**Task to complete:** Exactly as they appear, output all of the entries.

**Data extract:**
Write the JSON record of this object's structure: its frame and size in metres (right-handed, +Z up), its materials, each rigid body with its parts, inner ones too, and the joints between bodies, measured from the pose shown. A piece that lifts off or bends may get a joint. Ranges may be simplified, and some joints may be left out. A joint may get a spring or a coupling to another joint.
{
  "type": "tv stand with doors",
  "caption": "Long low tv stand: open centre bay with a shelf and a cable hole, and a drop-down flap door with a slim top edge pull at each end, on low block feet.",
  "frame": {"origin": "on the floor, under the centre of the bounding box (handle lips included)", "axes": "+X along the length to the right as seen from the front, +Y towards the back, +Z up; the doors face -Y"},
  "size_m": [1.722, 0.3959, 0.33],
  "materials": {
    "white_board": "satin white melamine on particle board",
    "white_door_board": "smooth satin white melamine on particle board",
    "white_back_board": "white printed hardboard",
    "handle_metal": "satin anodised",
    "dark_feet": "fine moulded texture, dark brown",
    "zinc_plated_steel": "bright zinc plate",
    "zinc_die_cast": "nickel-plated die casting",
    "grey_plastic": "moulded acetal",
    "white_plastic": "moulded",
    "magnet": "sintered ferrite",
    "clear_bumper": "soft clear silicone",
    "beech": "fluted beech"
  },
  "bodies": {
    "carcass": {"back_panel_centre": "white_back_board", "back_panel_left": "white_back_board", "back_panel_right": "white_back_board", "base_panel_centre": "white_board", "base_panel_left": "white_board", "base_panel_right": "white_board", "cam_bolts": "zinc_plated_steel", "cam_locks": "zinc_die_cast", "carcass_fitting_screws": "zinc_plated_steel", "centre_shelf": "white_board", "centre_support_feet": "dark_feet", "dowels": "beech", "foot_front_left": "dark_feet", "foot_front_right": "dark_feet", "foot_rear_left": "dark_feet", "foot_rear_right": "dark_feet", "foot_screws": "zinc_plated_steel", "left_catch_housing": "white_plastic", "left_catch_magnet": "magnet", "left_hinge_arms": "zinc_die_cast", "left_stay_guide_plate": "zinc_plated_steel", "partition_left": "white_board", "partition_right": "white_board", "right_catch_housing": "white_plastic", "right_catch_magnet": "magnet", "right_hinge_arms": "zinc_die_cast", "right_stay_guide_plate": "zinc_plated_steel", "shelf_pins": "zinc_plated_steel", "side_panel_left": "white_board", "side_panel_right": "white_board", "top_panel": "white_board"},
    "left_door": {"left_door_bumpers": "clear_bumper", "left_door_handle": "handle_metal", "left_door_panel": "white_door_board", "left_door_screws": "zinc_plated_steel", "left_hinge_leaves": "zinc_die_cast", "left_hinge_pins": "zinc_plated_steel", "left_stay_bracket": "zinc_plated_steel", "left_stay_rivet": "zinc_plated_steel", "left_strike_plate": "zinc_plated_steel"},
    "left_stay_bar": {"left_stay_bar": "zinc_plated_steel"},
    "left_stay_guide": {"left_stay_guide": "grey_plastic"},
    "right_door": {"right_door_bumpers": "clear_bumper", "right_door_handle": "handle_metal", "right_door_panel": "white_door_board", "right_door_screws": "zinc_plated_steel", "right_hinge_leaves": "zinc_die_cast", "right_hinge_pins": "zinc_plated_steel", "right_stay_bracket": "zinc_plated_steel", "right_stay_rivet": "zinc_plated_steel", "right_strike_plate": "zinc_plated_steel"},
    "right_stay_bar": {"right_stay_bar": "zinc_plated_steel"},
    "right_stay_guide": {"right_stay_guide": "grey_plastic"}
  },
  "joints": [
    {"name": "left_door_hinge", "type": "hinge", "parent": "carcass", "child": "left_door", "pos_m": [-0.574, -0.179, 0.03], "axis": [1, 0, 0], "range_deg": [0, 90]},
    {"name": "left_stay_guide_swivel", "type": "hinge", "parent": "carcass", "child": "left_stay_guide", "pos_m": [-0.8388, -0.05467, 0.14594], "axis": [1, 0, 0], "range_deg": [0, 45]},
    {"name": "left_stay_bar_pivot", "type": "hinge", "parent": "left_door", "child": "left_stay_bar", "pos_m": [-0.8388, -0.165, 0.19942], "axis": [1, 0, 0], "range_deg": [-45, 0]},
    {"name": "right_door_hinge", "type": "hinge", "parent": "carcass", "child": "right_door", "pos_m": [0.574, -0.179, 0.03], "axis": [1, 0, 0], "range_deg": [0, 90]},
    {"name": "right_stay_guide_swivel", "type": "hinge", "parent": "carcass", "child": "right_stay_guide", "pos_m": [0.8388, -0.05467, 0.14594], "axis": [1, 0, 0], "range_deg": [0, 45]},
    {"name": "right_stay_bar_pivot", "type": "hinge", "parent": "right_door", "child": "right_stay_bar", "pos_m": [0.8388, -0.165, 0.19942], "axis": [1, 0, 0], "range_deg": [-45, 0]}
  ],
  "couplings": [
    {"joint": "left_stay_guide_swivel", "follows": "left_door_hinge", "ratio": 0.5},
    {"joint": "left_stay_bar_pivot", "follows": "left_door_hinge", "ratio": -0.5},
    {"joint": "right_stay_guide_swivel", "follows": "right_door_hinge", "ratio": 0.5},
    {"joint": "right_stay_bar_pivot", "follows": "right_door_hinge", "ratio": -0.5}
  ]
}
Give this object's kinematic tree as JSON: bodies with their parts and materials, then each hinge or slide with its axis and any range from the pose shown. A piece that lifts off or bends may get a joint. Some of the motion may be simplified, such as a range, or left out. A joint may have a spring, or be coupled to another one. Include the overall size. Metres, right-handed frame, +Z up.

**Solution to this exercise:**
Write the JSON record of this object's structure: its frame and size in metres (right-handed, +Z up), its materials, each rigid body with its parts, inner ones too, and the joints between bodies, measured from the pose shown. A piece that lifts off or bends may get a joint. Ranges may be simplified, and some joints may be left out. A joint may get a spring or a coupling to another joint.
{
  "type": "tv stand with doors",
  "caption": "Long low tv stand: open centre bay with a shelf and a cable hole, and a drop-down flap door with a slim top edge pull at each end, on low block feet.",
  "frame": {"origin": "on the floor, under the centre of the bounding box (handle lips included)", "axes": "+X along the length to the right as seen from the front, +Y towards the back, +Z up; the doors face -Y"},
  "size_m": [1.722, 0.3959, 0.33],
  "materials": {
    "white_board": "satin white melamine on particle board",
    "white_door_board": "smooth satin white melamine on particle board",
    "white_back_board": "white printed hardboard",
    "handle_metal": "satin anodised",
    "dark_feet": "fine moulded texture, dark brown",
    "zinc_plated_steel": "bright zinc plate",
    "zinc_die_cast": "nickel-plated die casting",
    "grey_plastic": "moulded acetal",
    "white_plastic": "moulded",
    "magnet": "sintered ferrite",
    "clear_bumper": "soft clear silicone",
    "beech": "fluted beech"
  },
  "bodies": {
    "carcass": {"back_panel_centre": "white_back_board", "back_panel_left": "white_back_board", "back_panel_right": "white_back_board", "base_panel_centre": "white_board", "base_panel_left": "white_board", "base_panel_right": "white_board", "cam_bolts": "zinc_plated_steel", "cam_locks": "zinc_die_cast", "carcass_fitting_screws": "zinc_plated_steel", "centre_shelf": "white_board", "centre_support_feet": "dark_feet", "dowels": "beech", "foot_front_left": "dark_feet", "foot_front_right": "dark_feet", "foot_rear_left": "dark_feet", "foot_rear_right": "dark_feet", "foot_screws": "zinc_plated_steel", "left_catch_housing": "white_plastic", "left_catch_magnet": "magnet", "left_hinge_arms": "zinc_die_cast", "left_stay_guide_plate": "zinc_plated_steel", "partition_left": "white_board", "partition_right": "white_board", "right_catch_housing": "white_plastic", "right_catch_magnet": "magnet", "right_hinge_arms": "zinc_die_cast", "right_stay_guide_plate": "zinc_plated_steel", "shelf_pins": "zinc_plated_steel", "side_panel_left": "white_board", "side_panel_right": "white_board", "top_panel": "white_board"},
    "left_door": {"left_door_bumpers": "clear_bumper", "left_door_handle": "handle_metal", "left_door_panel": "white_door_board", "left_door_screws": "zinc_plated_steel", "left_hinge_leaves": "zinc_die_cast", "left_hinge_pins": "zinc_plated_steel", "left_stay_bracket": "zinc_plated_steel", "left_stay_rivet": "zinc_plated_steel", "left_strike_plate": "zinc_plated_steel"},
    "left_stay_bar": {"left_stay_bar": "zinc_plated_steel"},
    "left_stay_guide": {"left_stay_guide": "grey_plastic"},
    "right_door": {"right_door_bumpers": "clear_bumper", "right_door_handle": "handle_metal", "right_door_panel": "white_door_board", "right_door_screws": "zinc_plated_steel", "right_hinge_leaves": "zinc_die_cast", "right_hinge_pins": "zinc_plated_steel", "right_stay_bracket": "zinc_plated_steel", "right_stay_rivet": "zinc_plated_steel", "right_strike_plate": "zinc_plated_steel"},
    "right_stay_bar": {"right_stay_bar": "zinc_plated_steel"},
    "right_stay_guide": {"right_stay_guide": "grey_plastic"}
  },
  "joints": [
    {"name": "left_door_hinge", "type": "hinge", "parent": "carcass", "child": "left_door", "pos_m": [-0.574, -0.179, 0.03], "axis": [1, 0, 0], "range_deg": [0, 90]},
    {"name": "left_stay_guide_swivel", "type": "hinge", "parent": "carcass", "child": "left_stay_guide", "pos_m": [-0.8388, -0.05467, 0.14594], "axis": [1, 0, 0], "range_deg": [0, 45]},
    {"name": "left_stay_bar_pivot", "type": "hinge", "parent": "left_door", "child": "left_stay_bar", "pos_m": [-0.8388, -0.165, 0.19942], "axis": [1, 0, 0], "range_deg": [-45, 0]},
    {"name": "right_door_hinge", "type": "hinge", "parent": "carcass", "child": "right_door", "pos_m": [0.574, -0.179, 0.03], "axis": [1, 0, 0], "range_deg": [0, 90]},
    {"name": "right_stay_guide_swivel", "type": "hinge", "parent": "carcass", "child": "right_stay_guide", "pos_m": [0.8388, -0.05467, 0.14594], "axis": [1, 0, 0], "range_deg": [0, 45]},
    {"name": "right_stay_bar_pivot", "type": "hinge", "parent": "right_door", "child": "right_stay_bar", "pos_m": [0.8388, -0.165, 0.19942], "axis": [1, 0, 0], "range_deg": [-45, 0]}
  ],
  "couplings": [
    {"joint": "left_stay_guide_swivel", "follows": "left_door_hinge", "ratio": 0.5},
    {"joint": "left_stay_bar_pivot", "follows": "left_door_hinge", "ratio": -0.5},
    {"joint": "right_stay_guide_swivel", "follows": "right_door_hinge", "ratio": 0.5},
    {"joint": "right_stay_bar_pivot", "follows": "right_door_hinge", "ratio": -0.5}
  ]
}
Give this object's kinematic tree as JSON: bodies with their parts and materials, then each hinge or slide with its axis and any range from the pose shown. A piece that lifts off or bends may get a joint. Some of the motion may be simplified, such as a range, or left out. A joint may have a spring, or be coupled to another one. Include the overall size. Metres, right-handed frame, +Z up.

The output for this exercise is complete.